Courtesy of the artist
Courtesy of the artist
It's tempting to mythologize Buffy Sainte-Marie — to call her a folk-music mother of dragons, or at least a shaman calling up lost spirits in her music. It's easy, after all, to exoticize individualistic women, especially women of color; doing so can even feel like offering a compliment. But on Power In The Blood, her first studio album since 2008, the 74-year-old firebrand defies categorization, as she has throughout a half-century of recording. Those who know her mostly by reputation as a standout of the early-'60s folk revival will be delighted to discover an artist who's more Bjork than Baez, more Kate Bush than Laurel Canyon. Sainte-Marie is a risk-taker, always chasing new sounds, and a plain talker when it comes to love and politics. She believes in magic — but the practical kind, nurtured through centuries of rituals and shaped into songs meant to wake up the world.

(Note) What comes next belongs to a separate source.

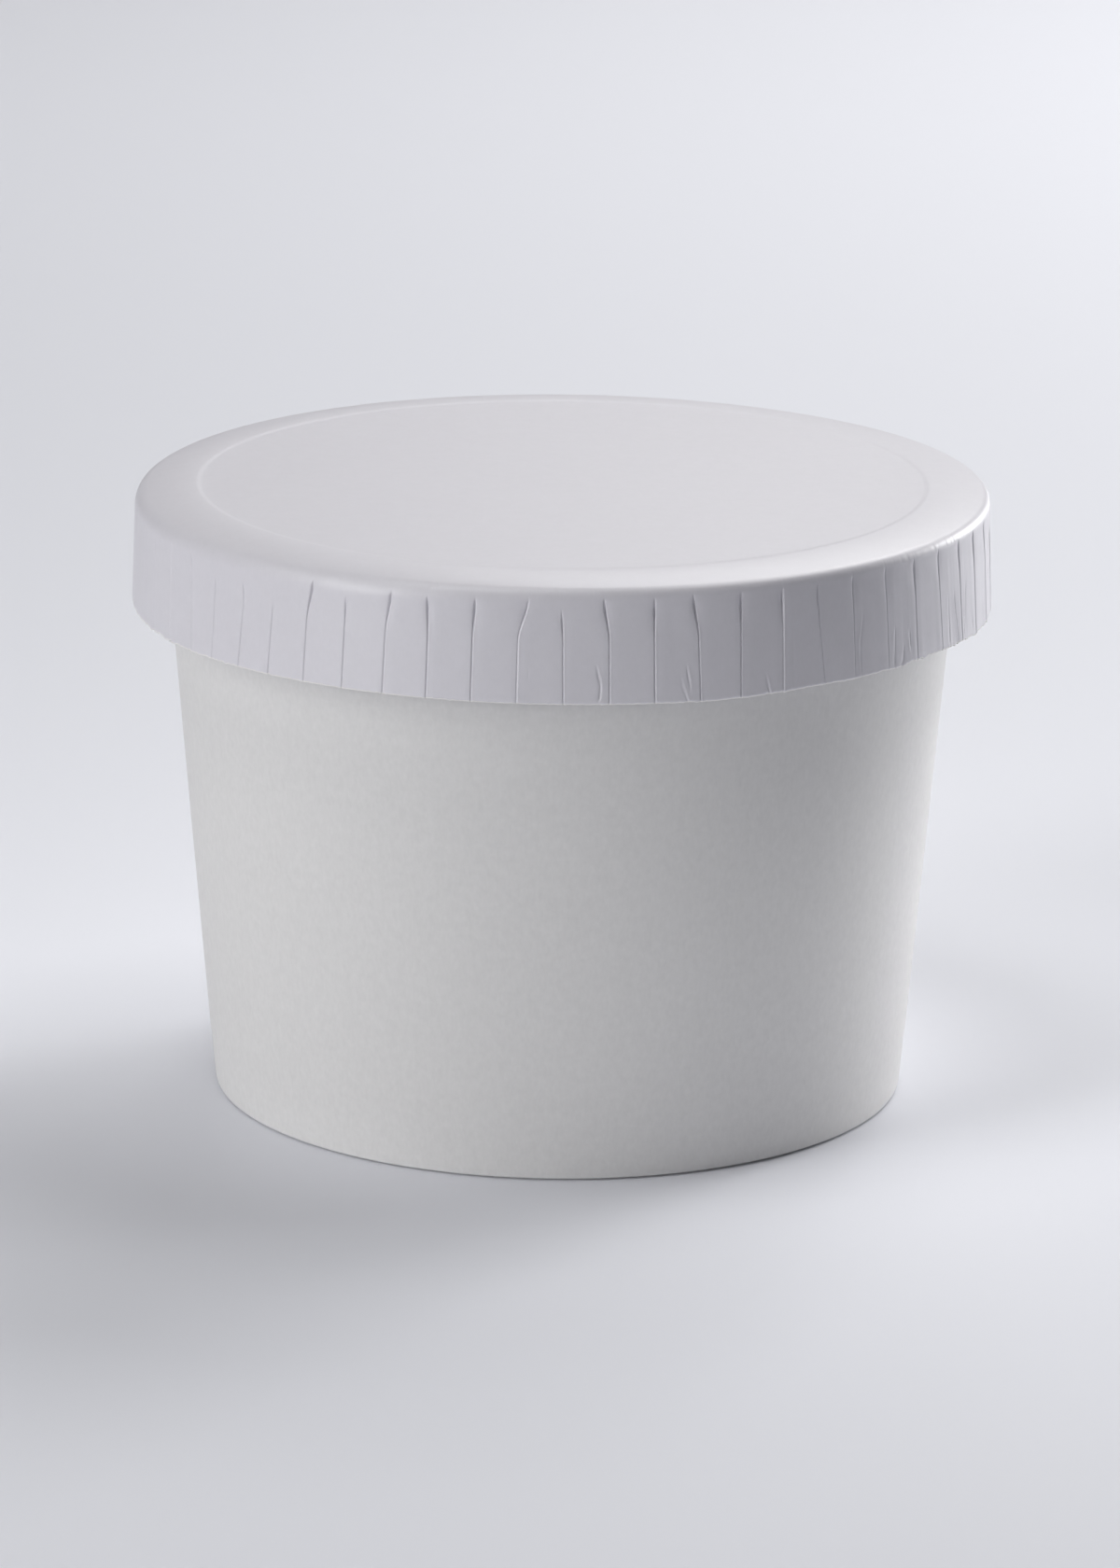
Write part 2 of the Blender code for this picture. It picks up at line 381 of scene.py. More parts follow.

Power In The Blood serves as an introduction to Sainte-Marie's extensive catalog and a powerful statement in its own right. Recorded in Toronto with three of Canada's top producers — Michael Wojewoda, Chris Burkett and Jon Levine, all known for pop hits as well as more esoteric material — the album features adventurous reworkings of classic Sainte-Marie songs alongside two surprising covers and new material. Still a fiery singer with a touch that can be as strong as a street protester's or as playful as a rock 'n' roller's, Sainte-Marie gives her collaborators room to play with samples, beats and arrangements that range from classic rock to delicate electronic music, all the while keeping her attention-grabbing, yarn-spinning voice at the center.
The first notes of Sainte-Marie's new version of her signature song, "It's My Way," which features acoustic guitar lines blended with striking synthesizer sounds, remind listeners that this woman so versed in folkways has long experimented with electronics, too. The title track, originally by English folktronica band Alabama 3, loops in elements of the original as Sainte-Marie claims it with a fierce, Dylan-esque vocal. A Cree chant, sampled from a traditional drum group, repurposes the reggae beat of UB40's anti-apartheid "Sing A New Song," turning it into a cry of the heart from all colonized peoples. Two songs from Sainte-Marie's long "blacklist" period, when her activism led to a near-silencing of her work on American radio, stick fairly closely to the originals, with the singer conjuring the spirit of one too long repressed.
The new works, however, are Power In The Blood's biggest treat. The countrified love song "Farm In The Middle Of Nowhere" and the sensual lullaby "Ke Sakihitin Awasis" exude sexiness that doesn't need to be limited by the label "mature." "Uranium War" extends the story Sainte-Marie began telling in her 1996 broadside "Bury My Heart At Wounded Knee," demonstrating that such jeremiads are still relevant. The delicate "Orion" transforms music by the late composer Jack Nitzsche into a dreamy elegy. And "Carry On" is an anthem that, in its classic joyfulness, suits these troubled times.
Too often, elders like Sainte-Marie are venerated without actually earning a serious listen from people not of their generation. But this woman's spirit isn't sitting down yet. Her voice remains relevant, full of spit and vinegar and fun. It could even renew the spirit of some whose blood has grown weak.